This is a well crafted book about people I just can't understand or relate to in any way. Mechanically, the only problem was with the book jumping from time period to time period too often, and not clearly. Another poster mentioned that the reader will "fall in love" with all of these people. I not only didn't fall in love with all of them, I don't know if I would even want to KNOW them. The exception is Sophie, who I did fall in love with. What a strong, funny, gutsy, loving girl. I wish they never would let Zoe anywhere near her.

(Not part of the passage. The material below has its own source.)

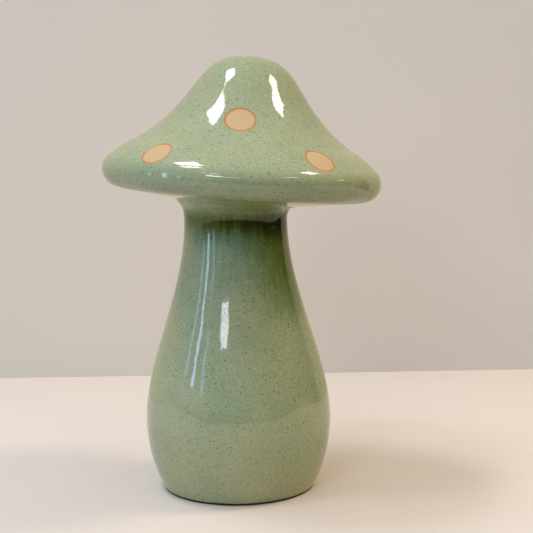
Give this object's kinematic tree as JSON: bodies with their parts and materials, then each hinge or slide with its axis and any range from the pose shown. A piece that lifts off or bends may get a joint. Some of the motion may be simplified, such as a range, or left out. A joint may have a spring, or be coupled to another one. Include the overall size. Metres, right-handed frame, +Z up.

WHAT parent of a critically ill child, in reality, would even for one second be giving training and qualifying for the Olympics one thought? Kate's selfishness was pretty mind boggling. Jack was a good father but had some pretty severe character flaws himself. He seemed to have no problem with cheating on Kate and seeing how Zoe would hurt Kate, and yet they all just went on their merry way together. At one point Kate worried about what Zoe would "do to them," as though they were defenseless victims. I guess they were since neither of them ever stood up to her and forced her to take responsibility for her actions, They just patted her back as she said "sorry, sorry, sorry." "Sorry" wouldn't cut it with me. I couldn't believe the choice Jack made for Kate the end of the book. Are these people insane?

Then Zoe. I didn't care at all what supposedly had affected her so traumatically but I do know that she was essentially a monster, who would do ANYTHING to win, and win again and again, and to take vengeance on anyone, namely Kate, she felt was ahead of her.